The entrepreneurial bug bit Rohit Nalwade while he was still a research fellow at the Indian Institute of Technology (IIT) Bombay. “I used to wake up having complete details of my products, designs and business plans floating through my head,” he says. Luckily for him, his college gave him the opportunity to realize his dreams.
IIT-Bombay’s annual business plan competition—Eureka—gave Nalwade a platform to present his idea to a panel of experts. His entry, about a product that could help the retail industry understand customer preferences using radio frequency identification technology, won an award of Rs2 lakh in 2005, giving him some seed capital. Then, the institute gave him the opportunity to incubate his fledgling company at the Society for Innovation and Entrepreneurship (SINE), the incubator at IIT Bombay which provides physical space and support services at subsidised rates to start-up companies promoted by its students or alumni.
When Rohit started out, he was one of a handful of students willing to chuck a highpaying job, and opt for the arduous existence of an entrepreneur starting things up. Today, the situation has undergone a sea change. “Now, every fifth student wants to be an entrepreneur,” says Rohit; this despite the average domestic salary at the institute going up from Rs3 lakh per annum on an average five years ago to Rs9 lakh now.
Poyni Bhatt, CEO of SINE ratifies this. “We get at least one serious application every month and we are flooded with enquiries,” she says. The demand has grown to such an extent that IIT-Bombay is planning to increase the capacity of its incubator from current 18 companies to house 50 shortly.
The situation is similar at other IITs as well. “We have had over 75 enquiries for high-technology business incubation out of which nearly 35 proposals were approved for support. Till date, we have incubated 16 companies out of which 10 have exited (the campus, having grown from concept to implementation stage) and six are currently resident. Three (more) companies will be moving in soon,” says Dr Anil Wali, MD of IIT-Delhi’s Foundation for Innovation and Technology Transfer (FITT).

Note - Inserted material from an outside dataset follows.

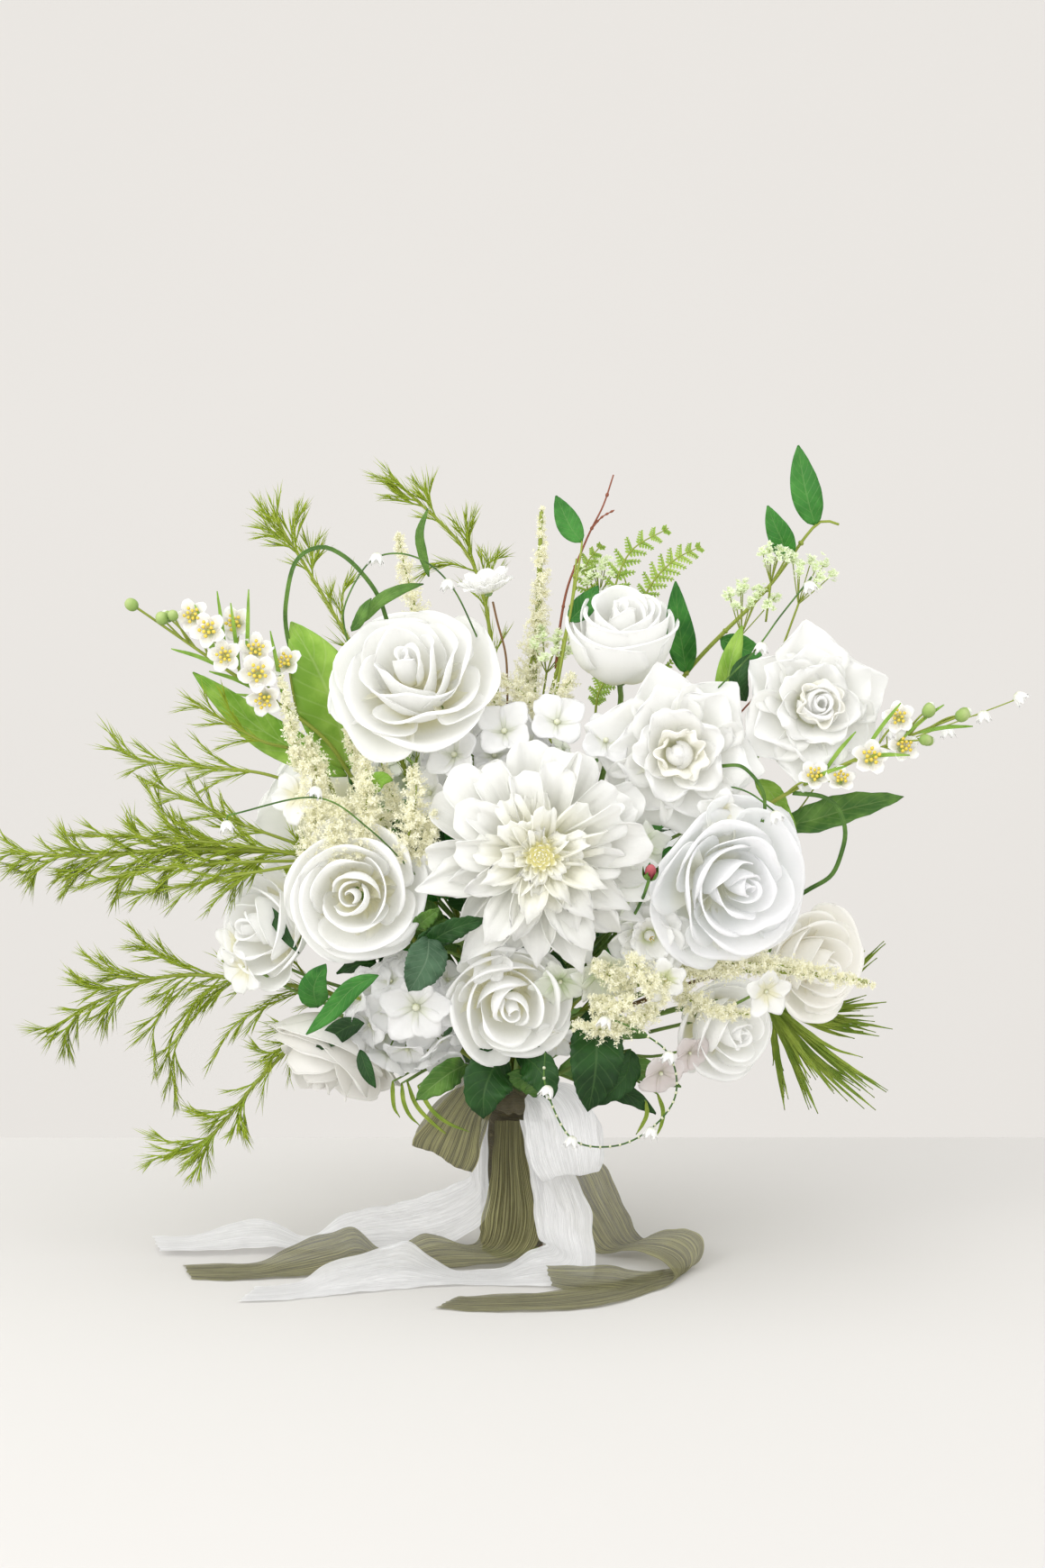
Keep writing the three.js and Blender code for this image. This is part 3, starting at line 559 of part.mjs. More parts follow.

IIT-Kharagpur is also creating additional space for more start-ups at its incubator. “In the two years, we already feel the need to expand our infrastructure,” says Prof. N.R. Mandal, MD of Science and Technology Entrepreneurs’ Park, the incubator at IIT-Kharagpur. He attributes the growth in entrepreneurship on campus to the fact that institutes themselves are fostering the spirit through various courses. “With many more entrepreneur role models emerging out IIT campuses, more students are opting for these (entrepreneurship) courses,” he says. Of course, it helps that IITs provide a conducive environment and ecosystem for these companies to find their feet. “The incubator not only provides companies basic necessities like office space and infrastructure, it also enables quick access to alumni, and better prospects for funding, (because) you carry the branding of being an IIT-incubated company,” says Manav Khanna, one of the founders of SecLore, an information security company, that was incubated at IIT-B. The company specialises in products such as security firewalls to protect information that is dispersed across a company’s computer network.
Funding, though, still is a problem. Most of the proposals that come to incubators are at concept or at the laboratory stage, which need to be refined, or validated, or both. “The initial fund requirement to sustain this exercise, however, is difficult to obtain (internally). Given that the incubation requires committed efforts over a period of two-three years, sustainability becomes the main issue,” says Dr Wali.
Incubators, unlike angel investors or venture capital funds, are not in a position to provide much cash to these start-ups who have to look elsewhere for seed money, to bear the cost of building an enterprise before they can seek external funds. Government agencies such as the department of science and technology and the ministry of communication and IT provide a few crores of rupees annually for each incubator, but this is usually insufficient. “The much-needed capital is either generated internally in our institute, or by contracting short-term projects with industry,” says Wali of IIT Delhi.
Nalwade’s company Consumer Vision is past that barrier. It is in the process of testing its product with a Mumbai-based retailer. The product is simply a radio frequency identification chip embedded onto cards that are given out as part of loyalty programmes. When a customer with the card walks into the store, salesmen can access his or her entire history with the store including past preferences.